London’s Discreet Dens: Private Clubs and Townhouses
London’s most famous historic casinos have typically been embedded within the existing urban fabric, often in converted Georgian or Victorian townhouses and private members’ clubs. Their grandeur is interior and social, not architectural. Establishments like the former Crockford’s Club in Mayfair or The Clermont Club on Berkeley Square (housed in a stunning Robert Adam-designed mansion) operated behind discreet façades. Their prestige came from their exclusive membership lists and opulent, club-style interiors, not from dominating a city’s skyline. This made them Grade II listed buildings for their historic and architectural interest as elite dwellings, not as temples of public gambling.

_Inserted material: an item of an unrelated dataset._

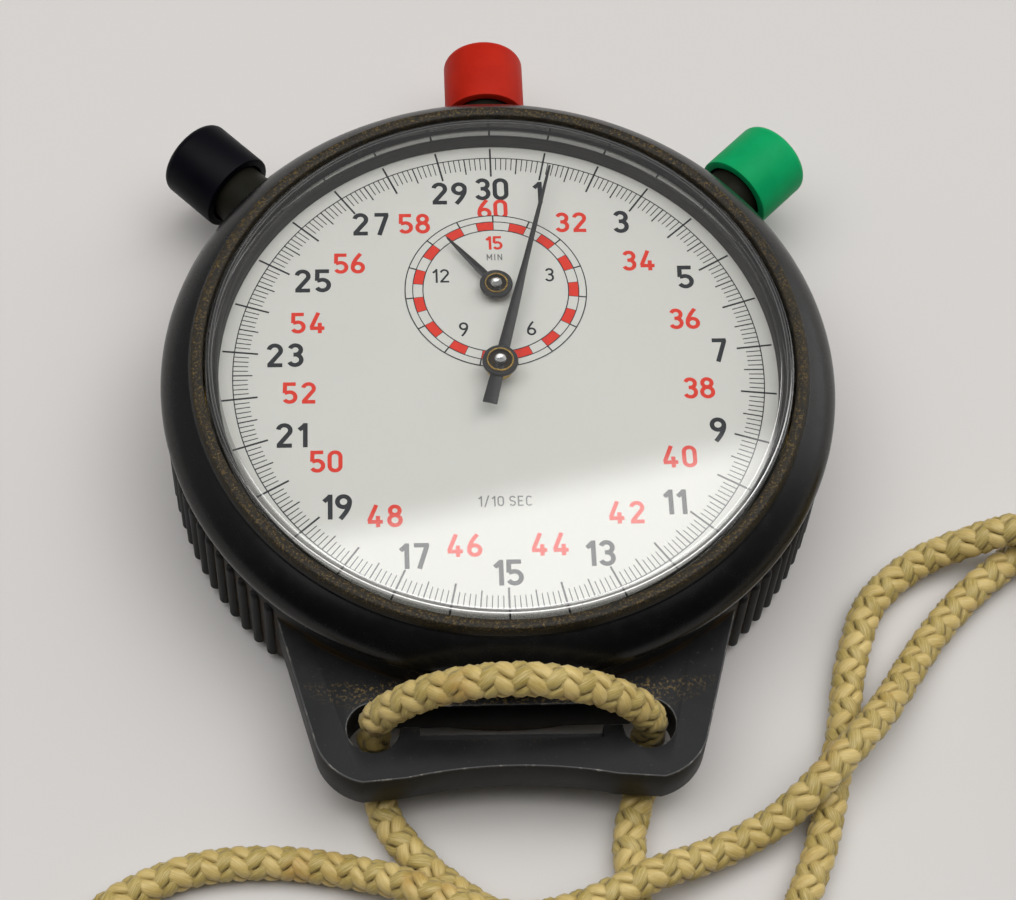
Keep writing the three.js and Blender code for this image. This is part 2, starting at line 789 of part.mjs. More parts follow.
// Out of the hank's bottom layer, to the left past the lug, and round to the knot.
const CORD_LOOP = [
  [45.8, -10.1, 1.4],
  [43.9, -11.5, 1.4],
  [41.8, -13, 1.4],
  [39.1, -15.2, 1.4],
  [36.3, -18, 1.4],
  [33.7, -21.3, 1.7],
  [31.1, -25.2, 2.9],
  [28.8, -28.3, 4],
  [26.3, -31, 4.4],
  [23.6, -33.6, 3.9],
  [20.9, -35.6, 2.7],
  [17.5, -37.4, 2.2],
  [14.2, -38.9, 2.8],
  [10.9, -40.4, 4.1],
  [8.3, -41.7, 4.35],
  [4.8, -43.1, 4.3],
  [1, -43.9, 4.35],
  [-3, -43.2, 4.2],
  [-6.4, -41.6, 3.7],
  [-9.4, -40, 2.7],
  [-12.4, -38.9, 1.7],
  [-15.9, -38.1, 1.4],
  [-20.1, -37.8, 1.4],
  [-24.3, -38.2, 1.4],
  [-28.1, -39.5, 1.4],
  [-31.2, -41.3, 1.4],
  [-32.5, -42.8, 1.4],
  [-33.2, -45.65, 1.4],
  [-32.45, -48.5, 1.4],
  [-30.35, -50.6, 1.4],
  [-27.6, -51.35, 1.4],
  [-24, -51.1, 1.4],
  [-20.5, -50.5, 1.45],
  [-18, -50.15, 1.9],
  [-15.95, -49.95, 2.4],
];
// From the knot, up through the right hole, over the lug and down into the left hole.
const CORD_BACK = [
  [-9.05, -49.55, 2.4],
  [-7, -49.65, 1.9],
  [-4.5, -49.95, 1.45],
  [-1, -50.6, 1.4],
  [2.4, -50.95, 1.4],
  [5.5, -50.5, 1.4],
  [7.9, -48.8, 1.4],
  [9.1, -46.3, 1.4],
  [9.35, -43.5, 1.4],
  [9.3, -41.4, 1.4],
  [9.1, -38.4, 1.4],
  [9.3, -35.8, 1.4],
  [9.8, -34.1, 1.4],
  [10.25, -32.5, 1.7],
  [10.5, -31.1, 2.45],
  [10.65, -30, 3.6],
  [10.8, -29.35, 5],
  [10.85, -29.15, 6.6],
  [10.6, -29.2, 8.3],
  [9.4, -29.25, 10.6],
  [6.6, -29.3, 13.4],
  [3.7, -29.3, 14.9],
  [0.6, -29.3, 15.6],
  [-2.6, -29.3, 15.4],
  [-5.7, -29.3, 14.2],
  [-8.6, -29.25, 11.6],
  [-10.3, -29.15, 8.8],
  [-10.65, -29, 6.9],
];
add("lanyard_out", tube(CORD_OUT, CORD_R, 26), MATERIALS.cord);
add("lanyard_loop", tube(CORD_LOOP, CORD_R, 32), MATERIALS.cord);
add("lanyard_back", tube(CORD_BACK, CORD_R, 22), MATERIALS.cord);

// The wound rest of the cord: an oblong ring with round ends.
function hank() {
  const { x, high, low, inner, outer, height } = HANK;
  const oblong = (r) => {
    const side = (from, y) =>
      Array.from({ length: 13 }, (_, i) => {
        const [dx, dy] = polar(r, from + 15 * i);
        return [x + dx, y + dy];
      });
    return [...side(0, high), ...side(180, low)];
  };
  return plate(oblong(outer), [0, height], [oblong(inner).reverse()]);
}
add("lanyard_hank", hank(), MATERIALS.cord);

function knot() {
  const { x, y, r, half, turn } = KNOT;
  const outline = [[0, -half], [1.6, -half], [r, -half / 2], [r, half / 2], [1.6, half], [0, half]];
  const made = turned(outline, 12);
  made.rotateX(-Math.PI / 2);
  return made.rotateZ(turn * DEG).translate(x, y, r);
}
add("lanyard_knot", knot(), MATERIALS.cord);

export default stopwatch;
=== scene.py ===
import json
import math
import random

import bmesh
import bpy
from mathutils import Matrix, Vector


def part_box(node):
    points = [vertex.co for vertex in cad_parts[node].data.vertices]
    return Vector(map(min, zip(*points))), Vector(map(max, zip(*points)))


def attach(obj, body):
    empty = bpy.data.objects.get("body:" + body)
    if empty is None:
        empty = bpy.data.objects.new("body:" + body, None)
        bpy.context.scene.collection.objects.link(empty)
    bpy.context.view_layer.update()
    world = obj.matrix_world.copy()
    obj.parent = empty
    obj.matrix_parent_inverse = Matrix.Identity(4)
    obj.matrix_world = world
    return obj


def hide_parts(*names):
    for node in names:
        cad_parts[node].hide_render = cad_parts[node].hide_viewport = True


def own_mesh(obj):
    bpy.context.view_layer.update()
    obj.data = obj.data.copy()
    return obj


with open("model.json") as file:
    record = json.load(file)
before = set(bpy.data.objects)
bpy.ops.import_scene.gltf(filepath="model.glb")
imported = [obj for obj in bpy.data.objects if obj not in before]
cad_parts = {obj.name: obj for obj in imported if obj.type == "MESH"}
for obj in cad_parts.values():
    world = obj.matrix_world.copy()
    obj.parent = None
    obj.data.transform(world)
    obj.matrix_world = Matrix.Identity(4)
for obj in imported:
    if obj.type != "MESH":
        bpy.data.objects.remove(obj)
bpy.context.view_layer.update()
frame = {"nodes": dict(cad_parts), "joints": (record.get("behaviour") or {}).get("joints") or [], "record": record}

MM = 0.001
RECORD = frame["record"]

# ---- places and sizes read from the frame ----
DIAL_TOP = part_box("dial")[1].z
JOINTS = {joint["name"]: joint for joint in frame["joints"]}
MINUTE_AXIS = Vector(JOINTS["minutes_turn"]["pos_m"])
BUTTON_Z = (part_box("red_crown_cap")[0].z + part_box("red_crown_cap")[1].z) / 2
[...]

Preservation Challenges: The Hippodrome vs. Continental Palaces
This difference creates unique preservation challenges. While continental casinos are preserved as national monuments, UK casino heritage is more vulnerable. A prime example is The Hippodrome Casino, London. Its significance lies in its original 1900 use as a theatre and variety palace, a history that secured its protection. Its adaptation into a casino is a modern reuse, layered onto its existing Edwardian Baroque splendour. Its preservation fight centred on its theatrical past, not its gaming present—a nuance less common with the purpose-built palaces of Europe.
From the Belle Époque extravagance of Monte Carlo to the neoclassical calm of Baden-Baden and the modernist intrigue of Estoril, these continental casinos stand as monuments to a bold truth: architecture itself was the ultimate high-stakes game. They were built not just to house games of chance, but to win a wager on respectability, economic survival, and international prestige. Their enduring legacy reminds us that in these rarefied worlds, the most powerful gamble was often placed on the drawing board, long before the first chip was ever stacked.